Existe uma projeção muito bem feita de como os seres humanos se comportariam se existisse uma maneira eficiente e funcional de morar no espaço.

Tudo é explicado para que acreditemos nisso. Para entender isso facilmente é só passear pelo glossário que o Policenauts.net (tradutores) disponibiliza:

Vamos usar a Beyond Coast como exemplo.

Ela órbita o ponto langraniano L5, um dos pontos gravitacionais mais estáveis ao redor da Terra em relação a terra e a lua. É a primeira e a última colônia de O’Neill, possuindo um formato cilíndrico. Faz sua rotação completa em dois minutos, criando gravidade artificial igual a 1G. Possui três espelhos para coletar raios solares e consegue reproduzir o efeito da noite fechando-os por oito horas. Também servem como bloqueadores de radiação.

Suas necessidades energéticas provêm das estações solares localizadas fora da colônia.

Foi nomeada devido a seu clima ser inspirado na costa oeste da América.

Essa pequena descrição é apenas uma porcentagem muito pequena da quantidade de informação baseada em fatos existentes. E tudo é disponível através de texto, seja por diálogo ou explorando o cenário. Se estiver interessado em saber como tudo funciona, existe uma explicação complicada, grandiosa e as vezes insana, por trás.

Em termos de localidades, temos o Museu Memorial dos Astronautas que celebra as atividades espaciais e os trabalhos dos cinco policiais. É aqui que temos a explosão de detalhes e pesquisa, com dados a cerca das sondas Pioneer 10 e 11, dados sobre a primeira viagem a Lua.

Astronaut Memorial Museum em cima e Kennedy Space Center em baixo.

Além de que arquiteturalmente falando é fortemente inspirado no Kennedy Space Center.

Isso acaba se transformando na base do trabalho do Kojima, um pouco mais comedida: Uma história ficcional, um pouco absurda, baseada em fatos, acontecimentos e objetos existentes.

O VTOL (Vertical Take-Off and Landing) soviético de Metal Gear Solid 3 é exemplo desse detalhismo continuo. No jogo é dito que foi inspirado no design americano do Hiller VZ-1 Pawnee mas a inspiração inicial veio na plataforma voadora soviética William X-Jet, desenvolvida na década de 70.

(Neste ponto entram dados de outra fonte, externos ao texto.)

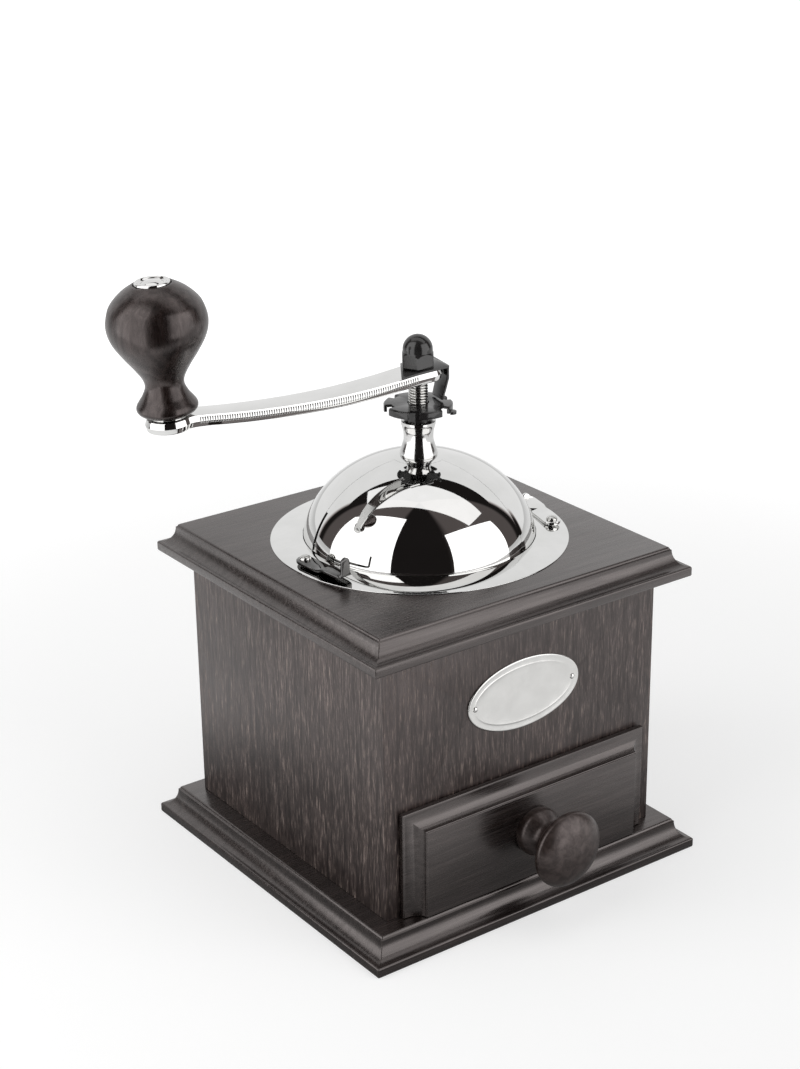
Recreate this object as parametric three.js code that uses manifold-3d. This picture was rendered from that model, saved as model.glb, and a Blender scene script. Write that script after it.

Policenauts é dividido em sete atos e até a cena final, você é constantemente bombardeado com trivias sobre o espaço, como a vida opera em Beyond Coast, às vezes chega a incomodar já que não existe tempo para respirar.

Mas isso se compensa no ato final, ao perceber que tece comentários sobre os diversos avanços da humanidade para conquistar seu pedaço do espaço e que não possuem noção do quão vasto ele é, assim como os diversos perigos encontrados.

Uma coisa é fazer uma missão/viagem espacial que para a Lua que leva aproximadamente três dias e para Marte, 300.

A colônia existe há 30 anos.

Três décadas tentando sobreviver e superar os diversos problemas encontrados fora da Terra como aqueles causados pela imponderabilidade fazendo o corpo humano excretar cálcio e fósforo, resultando em perda óssea. Além disso, estão expostos a doses cavalares de radiação ionizada que baixa a imunidade e aumenta o risco de catarata, câncer, problemas cardíacos, danos ao sistema nervoso central e danos ao cérebro.

Isso prejudica toda a forma de vida existente dentro da Beyond Coast, onde as crianças geradas dentro da colônia são mais propensas a gerar problemas genéticos. O psicológico dos cidadãos espacias foi se destruindo durante os anos, tentando sobreviver ao espaço.

Os eventos de Policenauts estão diretamente relacionados a corrupção humana diante aos novos desafios que tiveram que lidar como raça ao sair de onde foram concebidos.

É possível cair de cabeça em tais conceitos, sua apresentação dentro do universo estabelecido é fascinante e é o bastante para respeitar tal realização, mesmo se no final a experiência como um jogo não foi satisfatória.

O interessante é conhecer as fundações que inspiraram Policenauts, como os filmes de ficção cientifica mencionados anteriormente, assim como o sonho de criança do Kojima em se tornar um astronauta. Ele também foi fortemente inspirado pelas animações japonesas mais apegadas ao gênero sci-fi como Gunbuster do Hideaki Anno e Royal Space Force da Gainax.

A trama principal, envolvendo a volta de Jonathan Ingram a realidade depois anos congelado é levemente inspirado na japonesa antiga do Urashima Taro, onde um pescador é levado ao Ryūgū-jō após salvar a Otohime e ao retornar percebe que 300 anos se passaram.

Talvez se fosse feito nos dias hoje, utilizando a molde de jogos point and click atuais seria algo mais palatável.

O que nos resta é agradecer ao grupo de boas almas que resolveram traduzir essa pérola espacial.